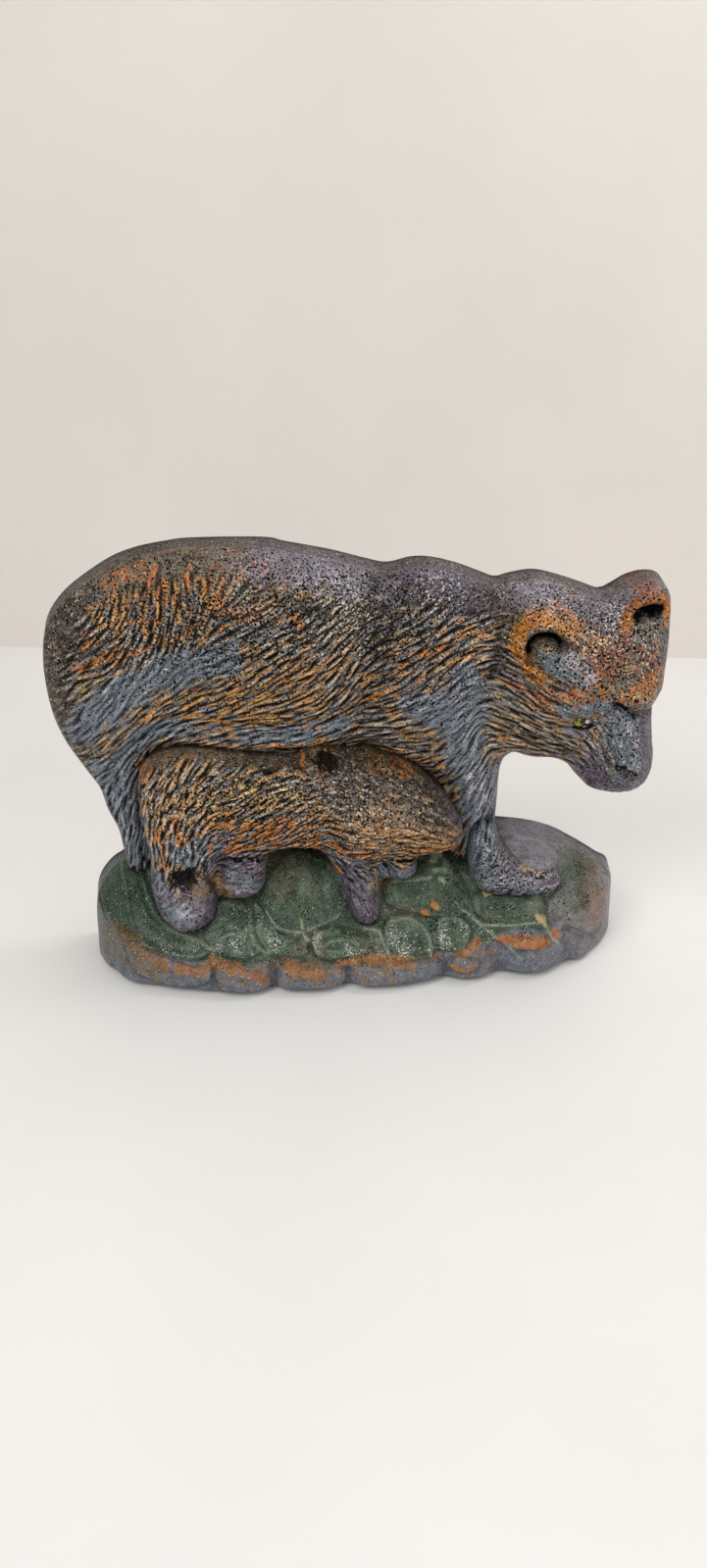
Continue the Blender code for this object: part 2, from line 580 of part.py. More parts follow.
def back_screw(name, place, parts, cutters, shader):
    """A slotted countersunk screw: a turned profile with the slot cut across its head."""
    head_z = 0.3
    head_depth = SCREW_HEAD_RADIUS - SCREW_SHANK_RADIUS
    profile = [(0, 0), (SCREW_HEAD_RADIUS, 0), (SCREW_HEAD_RADIUS, -head_z),
               (SCREW_SHANK_RADIUS, -head_z - head_depth), (SCREW_SHANK_RADIUS, 1 - SCREW_LENGTH),
               (SCREW_SHANK_RADIUS - 0.8, -SCREW_LENGTH), (0, -SCREW_LENGTH)]
    mesh = bpy.data.meshes.new(name)
    edges = [(i, i + 1) for i in range(len(profile) - 1)]
    mesh.from_pydata([(r * MM, 0, z * MM) for r, z in profile], edges, [])
    screw = bpy.data.objects.new(name, mesh)
    parts.objects.link(screw)
    turn = screw.modifiers.new("turned", "SCREW")
    turn.axis = "Z"
    turn.steps = turn.render_steps = 20
    turn.use_merge_vertices = True
    turn.merge_threshold = 0.00001
    screw.rotation_euler = (-math.pi / 2, 0, 0)
    outside = PARTING_Y + JOINT_GAP + PLATE_THICKNESS - HOLE_CLEARANCE
    screw.location = (place[0] * MM, outside * MM, place[1] * MM)
    bpy.ops.mesh.primitive_cube_add(size=1, location=(place[0] * MM, outside * MM, place[1] * MM))
    slot = bpy.context.object
    slot.name = "slot_cutter"
    slot.scale = (4 * SCREW_HEAD_RADIUS * MM, 2 * SCREW_SLOT_DEPTH * MM, SCREW_SLOT_WIDTH * MM)
    for owner in slot.users_collection:
        owner.objects.unlink(slot)
    cutters.objects.link(slot)
    combine(screw, slot, "DIFFERENCE")
    finish(screw, shader)


def locating_pin(name, place, parts, shader):
    near = -(JOINT_GAP + PIN_IN_PLATE)
    pin = rod(name, place, near, near + PIN_LENGTH, PIN_RADIUS, parts)
    finish(pin, shader)


def rubber_foot(name, place, parts, shader):
    bpy.ops.mesh.primitive_cylinder_add(
        vertices=28, radius=FOOT_RADIUS * MM, depth=FOOT_THICKNESS * MM,
        location=(place[0] * MM, (PARTING_Y - place[1]) * MM, FOOT_THICKNESS / 2 * MM))
    foot = bpy.context.object
    foot.name = name
    for owner in foot.users_collection:
        owner.objects.unlink(foot)
    parts.objects.link(foot)
    finish(foot, shader)


def main():
    for obj in list(bpy.data.objects):
        bpy.data.objects.remove(obj)
    parts = collection("bear_doorstop")
    cutters = collection("cutters")
    painted_iron = material("painted_iron", (0.14, 0.12, 0.11), 0.6, 0.0)
    plate_iron = material("plate_iron", (0.05, 0.05, 0.05), 0.65, 0.3)
    screw_steel = material("screw_steel", (0.25, 0.24, 0.22), 0.45, 0.9)
    rubber = material("black_rubber", (0.03, 0.03, 0.03), 0.8, 0.0)

    front_casting(parts, cutters, painted_iron)
    back_plate(parts, plate_iron)
    for number, place in enumerate(SCREW_PLACES, start=1):
        back_screw(f"back_screw_{number}", place, parts, cutters, screw_steel)
    for number, place in enumerate(PIN_PLACES, start=1):
        locating_pin(f"locating_pin_{number}", place, parts, screw_steel)
    for number, place in enumerate(FOOT_PLACES, start=1):
        rubber_foot(f"rubber_foot_{number}", place, parts, rubber)


main()
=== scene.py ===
"""Cast iron doorstop: a mother bear and her cub on a leafy, rocky mound, hand painted and worn.

The relief is worked out in millimetres: x to the right, z up from the floor and depth
forwards from the parting plane, where the front casting meets the flat back plate.
"""
import math

import bpy
import numpy as np
from bpy.props import FloatProperty, FloatVectorProperty, IntProperty, PointerProperty
from bpy.types import Operator, Panel, PropertyGroup
from mathutils.geometry import delaunay_2d_cdt
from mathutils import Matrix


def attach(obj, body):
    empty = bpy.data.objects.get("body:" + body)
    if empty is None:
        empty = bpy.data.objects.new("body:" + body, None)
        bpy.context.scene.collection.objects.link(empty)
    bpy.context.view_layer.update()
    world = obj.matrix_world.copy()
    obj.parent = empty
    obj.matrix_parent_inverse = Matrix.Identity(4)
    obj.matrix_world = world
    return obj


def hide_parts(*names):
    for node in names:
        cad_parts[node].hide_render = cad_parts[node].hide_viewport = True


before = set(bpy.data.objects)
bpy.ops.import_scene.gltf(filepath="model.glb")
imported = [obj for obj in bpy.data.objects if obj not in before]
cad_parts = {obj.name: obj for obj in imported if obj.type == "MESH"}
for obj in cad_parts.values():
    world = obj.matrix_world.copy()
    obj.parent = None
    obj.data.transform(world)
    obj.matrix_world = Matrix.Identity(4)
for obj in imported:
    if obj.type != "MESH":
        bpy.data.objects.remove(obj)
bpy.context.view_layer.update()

bl_info = {
    "name": "Bear doorstop",
    "version": (1, 0, 0),
    "blender": (4, 5, 0),
    "location": "View3D > Sidebar > Doorstop",
    "description": "Builds a painted cast iron doorstop with a bear and her cub",
    "category": "Add Mesh",
}

# The relief's sizes below are in millimetres
MM = 0.001
# Where the parting plane lies in the frame, and the underside of the casting on its feet
PARTING_Y = 26.5
BASE_Z = 1.5
# How far the face is drawn in from the rim, so that the casting leaves its mould
DRAFT = 1.6
# The height up to which a form's wall changes its share of the depth
WALL_HEIGHT = 80.0
# The furthest that stones and leaves stand forward
FRONT_LIMIT = 58.8
# Spacing of the grids for the forms, the fur's direction and the fur, and the step along a strand
FORM_PITCH, FLOW_PITCH, COMB_PITCH, FLOW_STEP = 1.0, 2.0, 0.36, 0.7
# Paint flecks read z less this share of the depth, so that they keep their size on steep sides
DEPTH_SHARE = 0.8
# How far inside a face's edge its rings of points run
RING_INSETS = (0.08, 0.28)
# Where another form hides the face, one row and column in this many stays
HIDDEN_THINNING = 10
# The lattice's rows over its columns, and the angle from which an edge is drawn sharp
ROW_SHARE = 0.866
SHARP_DEGREES = 75
# Random numbers along a side of the noise's lattice, and a shift that keeps its places positive
NOISE_CELLS = 128
NOISE_SHIFT = (640.37, 640.71)
# Points on a span of a smooth line before it is cut into equal steps
SPAN_POINTS = 16
# Points whose distances are worked out together, to spare memory
BATCH = 4000


def read_points(text):
    """Points written as x,z with spaces between them."""
    return [tuple(float(number) for number in pair.split(",")) for pair in text.split()]


def read_rows(text):
    """Rows of names and numbers, one on a line, and last a row's points where it has them.

    A line that starts with a space goes on with the row above it.
    """
    rows = []
    for line in text.strip().replace("\n ", " ").splitlines():
        words = line.split()
        row = [word if word.isidentifier() else float(word) for word in words if "," not in word]
        pairs = [word for word in words if "," in word]
        rows.append((*row, read_points(" ".join(pairs))) if pairs else tuple(row))
    return rows


# The mother's edge, from her hind foot over the back and the head to her front foot
BACK_LINE = read_points("""
-111.5,52 -113.5,65 -117.5,76 -120,87 -126,98 -133,111 -137.2,124 -138.8,138 -138.7,151
-136.4,163.5 -131,172.5 -122.5,180.5 -108,190 -97,194.5 -84,197.2 -71,198.6 -41,198.4 -31,196.4
-12,192.6 3,188.6 13,186.6 24,188.8 33,188.4 44,185.6 54,181.8 61,179.4 68,181 78,182.2 88,180
100,176 108,173.2 113,175 120,179.2 128,181 134.5,179.5 138.2,173.5 139,164 139,152 138.5,141
138,132 134.5,125.5 134.3,119 136,108 138,98 137,89 132.5,83 124,78.8 115,78.5 107,80.5 102,86
97,91.5 90,95 82,95.5 76,97 71,99 67.8,97 66.5,91 66.2,83 65.8,71 65.5,61
""")
UNDER_THE_GROUND = read_points("64,34 40,27 -80,26 -106,28")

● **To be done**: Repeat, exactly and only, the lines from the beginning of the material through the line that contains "finish(screw, shader)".

● **Worked answer**:
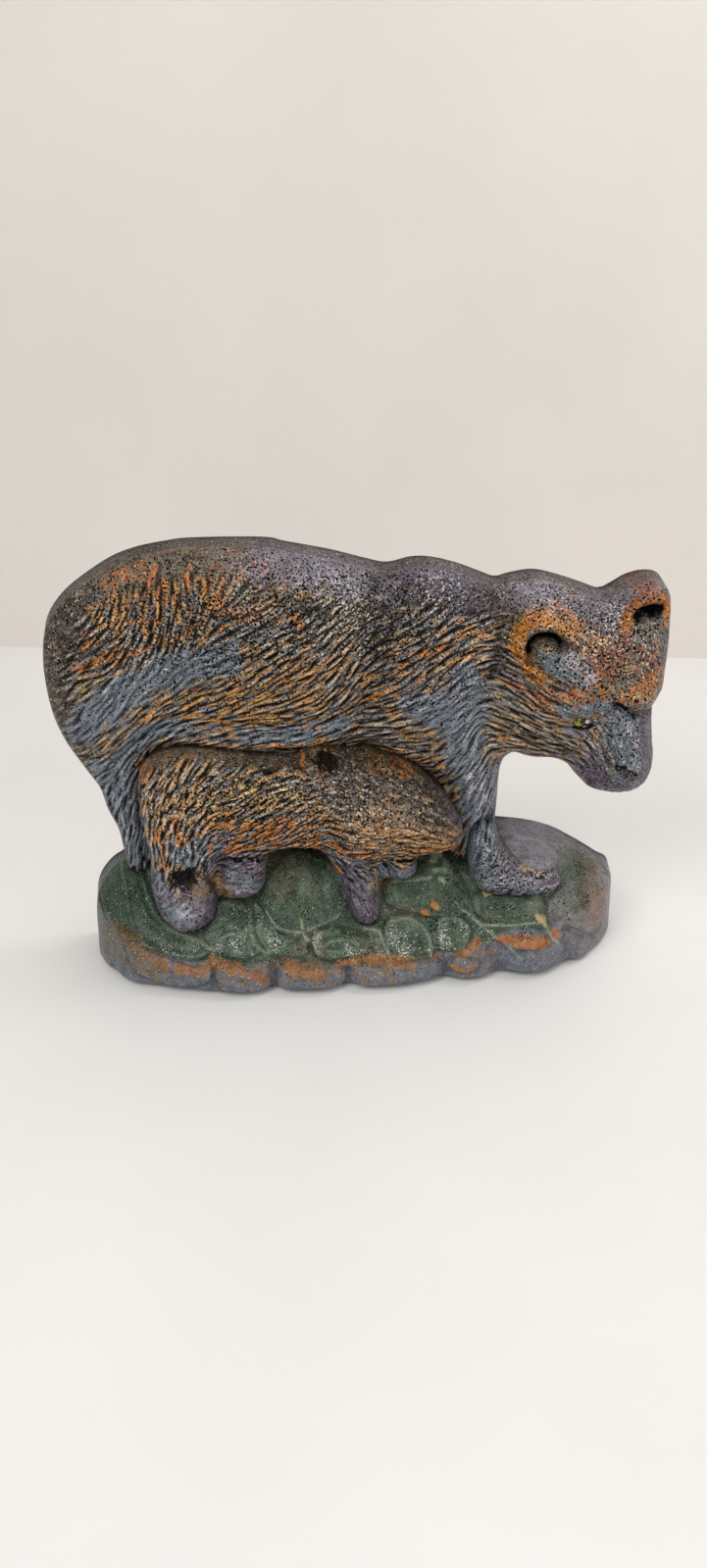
Continue the Blender code for this object: part 2, from line 580 of part.py. More parts follow.
def back_screw(name, place, parts, cutters, shader):
    """A slotted countersunk screw: a turned profile with the slot cut across its head."""
    head_z = 0.3
    head_depth = SCREW_HEAD_RADIUS - SCREW_SHANK_RADIUS
    profile = [(0, 0), (SCREW_HEAD_RADIUS, 0), (SCREW_HEAD_RADIUS, -head_z),
               (SCREW_SHANK_RADIUS, -head_z - head_depth), (SCREW_SHANK_RADIUS, 1 - SCREW_LENGTH),
               (SCREW_SHANK_RADIUS - 0.8, -SCREW_LENGTH), (0, -SCREW_LENGTH)]
    mesh = bpy.data.meshes.new(name)
    edges = [(i, i + 1) for i in range(len(profile) - 1)]
    mesh.from_pydata([(r * MM, 0, z * MM) for r, z in profile], edges, [])
    screw = bpy.data.objects.new(name, mesh)
    parts.objects.link(screw)
    turn = screw.modifiers.new("turned", "SCREW")
    turn.axis = "Z"
    turn.steps = turn.render_steps = 20
    turn.use_merge_vertices = True
    turn.merge_threshold = 0.00001
    screw.rotation_euler = (-math.pi / 2, 0, 0)
    outside = PARTING_Y + JOINT_GAP + PLATE_THICKNESS - HOLE_CLEARANCE
    screw.location = (place[0] * MM, outside * MM, place[1] * MM)
    bpy.ops.mesh.primitive_cube_add(size=1, location=(place[0] * MM, outside * MM, place[1] * MM))
    slot = bpy.context.object
    slot.name = "slot_cutter"
    slot.scale = (4 * SCREW_HEAD_RADIUS * MM, 2 * SCREW_SLOT_DEPTH * MM, SCREW_SLOT_WIDTH * MM)
    for owner in slot.users_collection:
        owner.objects.unlink(slot)
    cutters.objects.link(slot)
    combine(screw, slot, "DIFFERENCE")
    finish(screw, shader)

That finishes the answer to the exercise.